Steven A. Shaw aka "Fat Guy"
Co-founder, Society for Culinary Arts & Letters, sshaw@egstaff.org
Proud signatory to the eG Ethics code
Director, New Media Studies, International Culinary Center (take my food-blogging course)

Posted

last night I decided to use up my duck confit that I made last week. So I sauteed the duck confit, red onions, mushrooms, sundried tomatoes preserved in olive oil, and garlic (from the confit) in some duck fat and served it tossed with homemade black pepper Pappardelle with lots of fresh thyme and grated Parmeggiano on top. It was so good (the slight tang of the sundried tomatoes went great with the richness of the confit) that I decided to make it my first e-gullet picture :smile: :

pappandduckconfit.jpg

FM

E. Nassar
Houston, TX

My Blog
contact: enassar(AT)gmail(DOT)com

Posted
It was so good (the slight tang of the sundried tomatoes went great with the richness of the confit) that I decided to make it my first e-gullet picture :smile:  :

keep the pics coming! looks brilliant. :smile:

Posted

- Yogurt cheese balls, made with thick greek yogurt from the yogurt place on sullivan st (very good), rolled in za'atar and olive oil. Served with grilled pita.

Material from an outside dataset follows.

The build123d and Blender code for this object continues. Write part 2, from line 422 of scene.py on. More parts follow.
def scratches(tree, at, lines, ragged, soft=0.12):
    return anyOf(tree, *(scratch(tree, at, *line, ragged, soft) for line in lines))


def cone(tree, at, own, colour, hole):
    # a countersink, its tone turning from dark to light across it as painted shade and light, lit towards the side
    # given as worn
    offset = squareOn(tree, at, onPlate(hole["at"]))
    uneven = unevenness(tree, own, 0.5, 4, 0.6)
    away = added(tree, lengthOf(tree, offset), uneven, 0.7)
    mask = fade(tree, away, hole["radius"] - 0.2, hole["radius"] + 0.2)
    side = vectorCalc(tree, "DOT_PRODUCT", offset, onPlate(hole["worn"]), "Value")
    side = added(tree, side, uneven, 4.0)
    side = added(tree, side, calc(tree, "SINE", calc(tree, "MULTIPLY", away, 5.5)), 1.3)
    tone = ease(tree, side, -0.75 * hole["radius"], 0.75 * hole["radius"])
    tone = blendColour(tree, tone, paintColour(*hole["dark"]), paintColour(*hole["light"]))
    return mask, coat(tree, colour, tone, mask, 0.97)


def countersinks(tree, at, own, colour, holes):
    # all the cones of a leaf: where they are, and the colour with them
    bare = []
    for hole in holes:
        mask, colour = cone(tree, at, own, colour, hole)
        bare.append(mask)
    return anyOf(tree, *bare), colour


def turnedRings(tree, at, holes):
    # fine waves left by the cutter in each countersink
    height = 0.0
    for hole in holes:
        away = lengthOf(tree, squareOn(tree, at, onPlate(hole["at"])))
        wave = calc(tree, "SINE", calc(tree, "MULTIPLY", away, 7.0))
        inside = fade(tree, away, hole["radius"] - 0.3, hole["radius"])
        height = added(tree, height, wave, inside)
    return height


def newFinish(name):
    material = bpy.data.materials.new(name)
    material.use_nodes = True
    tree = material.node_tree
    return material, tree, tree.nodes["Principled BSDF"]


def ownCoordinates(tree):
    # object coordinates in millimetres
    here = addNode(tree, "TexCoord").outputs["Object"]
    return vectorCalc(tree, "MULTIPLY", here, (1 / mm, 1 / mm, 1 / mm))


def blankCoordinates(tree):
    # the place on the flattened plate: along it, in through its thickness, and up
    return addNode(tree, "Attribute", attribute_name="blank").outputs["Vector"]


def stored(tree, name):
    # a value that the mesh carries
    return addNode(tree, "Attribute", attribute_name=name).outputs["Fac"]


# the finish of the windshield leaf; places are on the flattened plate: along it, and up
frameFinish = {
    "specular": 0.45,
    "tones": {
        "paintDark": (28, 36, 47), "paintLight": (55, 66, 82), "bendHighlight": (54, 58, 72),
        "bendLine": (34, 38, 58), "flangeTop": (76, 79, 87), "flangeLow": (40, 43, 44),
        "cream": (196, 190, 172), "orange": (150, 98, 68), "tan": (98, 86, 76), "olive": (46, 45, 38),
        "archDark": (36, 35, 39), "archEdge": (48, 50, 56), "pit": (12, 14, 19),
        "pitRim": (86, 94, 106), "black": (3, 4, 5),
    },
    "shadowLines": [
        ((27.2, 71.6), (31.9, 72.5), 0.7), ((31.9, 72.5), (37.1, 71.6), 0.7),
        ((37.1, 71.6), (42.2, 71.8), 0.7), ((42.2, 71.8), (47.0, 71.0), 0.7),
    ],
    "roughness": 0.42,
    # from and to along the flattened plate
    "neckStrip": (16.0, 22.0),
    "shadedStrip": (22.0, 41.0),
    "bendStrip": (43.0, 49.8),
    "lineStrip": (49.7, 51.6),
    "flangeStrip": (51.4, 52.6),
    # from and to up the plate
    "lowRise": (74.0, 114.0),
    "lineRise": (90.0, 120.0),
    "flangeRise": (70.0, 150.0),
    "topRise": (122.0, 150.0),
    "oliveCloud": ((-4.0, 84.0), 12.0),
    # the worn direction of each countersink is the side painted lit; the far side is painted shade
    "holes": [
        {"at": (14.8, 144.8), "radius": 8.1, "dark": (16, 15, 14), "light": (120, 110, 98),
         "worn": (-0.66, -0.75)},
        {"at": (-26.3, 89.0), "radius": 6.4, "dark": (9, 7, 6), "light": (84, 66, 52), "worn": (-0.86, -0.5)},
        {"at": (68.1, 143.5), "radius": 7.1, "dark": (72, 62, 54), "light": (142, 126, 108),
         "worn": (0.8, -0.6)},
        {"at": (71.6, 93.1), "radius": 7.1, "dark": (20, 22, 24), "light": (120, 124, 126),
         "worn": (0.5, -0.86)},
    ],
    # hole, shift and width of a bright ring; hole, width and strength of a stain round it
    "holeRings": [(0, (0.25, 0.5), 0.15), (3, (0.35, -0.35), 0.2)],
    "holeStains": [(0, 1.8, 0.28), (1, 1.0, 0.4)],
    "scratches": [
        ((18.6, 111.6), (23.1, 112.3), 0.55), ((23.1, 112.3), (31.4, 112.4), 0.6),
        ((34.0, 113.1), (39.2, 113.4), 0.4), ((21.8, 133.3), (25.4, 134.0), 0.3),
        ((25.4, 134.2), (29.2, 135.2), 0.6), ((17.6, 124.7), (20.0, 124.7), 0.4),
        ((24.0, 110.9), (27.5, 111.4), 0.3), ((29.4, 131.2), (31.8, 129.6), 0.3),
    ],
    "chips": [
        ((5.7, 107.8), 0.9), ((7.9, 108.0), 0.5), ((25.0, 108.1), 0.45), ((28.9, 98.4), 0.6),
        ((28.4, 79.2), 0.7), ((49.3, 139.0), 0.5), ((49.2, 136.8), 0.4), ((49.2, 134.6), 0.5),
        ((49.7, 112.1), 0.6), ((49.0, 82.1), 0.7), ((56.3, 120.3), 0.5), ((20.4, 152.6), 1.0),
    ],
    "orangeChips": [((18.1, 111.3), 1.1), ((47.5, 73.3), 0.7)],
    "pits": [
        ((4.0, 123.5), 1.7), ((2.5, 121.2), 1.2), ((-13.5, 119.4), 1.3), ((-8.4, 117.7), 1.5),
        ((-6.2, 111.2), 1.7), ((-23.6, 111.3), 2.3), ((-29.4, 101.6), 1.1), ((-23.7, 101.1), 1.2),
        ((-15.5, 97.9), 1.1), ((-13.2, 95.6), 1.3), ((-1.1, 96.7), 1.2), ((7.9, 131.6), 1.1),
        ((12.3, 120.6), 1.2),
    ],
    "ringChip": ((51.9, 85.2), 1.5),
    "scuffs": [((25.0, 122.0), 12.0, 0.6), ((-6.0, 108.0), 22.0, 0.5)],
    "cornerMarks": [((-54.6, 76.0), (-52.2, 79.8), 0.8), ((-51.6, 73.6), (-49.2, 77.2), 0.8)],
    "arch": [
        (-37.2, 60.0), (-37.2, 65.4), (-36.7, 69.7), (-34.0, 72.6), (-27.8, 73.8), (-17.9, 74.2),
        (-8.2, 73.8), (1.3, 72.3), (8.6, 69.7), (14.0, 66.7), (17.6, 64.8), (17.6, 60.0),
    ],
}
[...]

- Baked kibbeh (kibbeh bil sannieh), topped with tahini (and then baked for 10 minutes longer)

- Melon soup with almond blancmange.

M
Posted

Saturday a nice 2-lb. piece of halibut, which the guy cut from a huge slab, like to see that, grilled. Smashed White Rose potatoes in deconstructed fully-loaded-baked-potato fashion, sour cream, bacon, a load of chives in there, salad of radicchio and avocado, which I like the way they look and taste together, hardly dressed with red-wine vinegar and olive oil, black pepper and sea salt. Chunk of Lurpak melting on the halibut. Sourdough.

Priscilla

Writer, cook, & c. ●  Twitter

 

Posted

Sunday,

after a busy day watching the recreation of a roman gladiatorial games (and getting slightly sunburnt and getting a sore throat from all the shouting :shock: ) I decided to go for a roman dinner. This involved a lamb stew cooked with onions, cumin, coriander, fish sauce and plenty-much wine, a roast chicken stuufed with dill, coriander and leek, again with the fish sauce and then roasted ( a sweet sauce was poured over it just before serving), butter beans cooked with coriander, cumin seed, leek and again the obligatory fish sauce, and lots of foccacia to mop it all up with.

The dessert was dates stuffed with pine nuts, stewed in red wine and honey, fresh figs and melon and a pear patina (kind of pear custard, though wasn't sure if it turned out correct, mine was quite runny like a very thick custard, but I wonder if it was meant to set?).

All in all a very pleasant experience.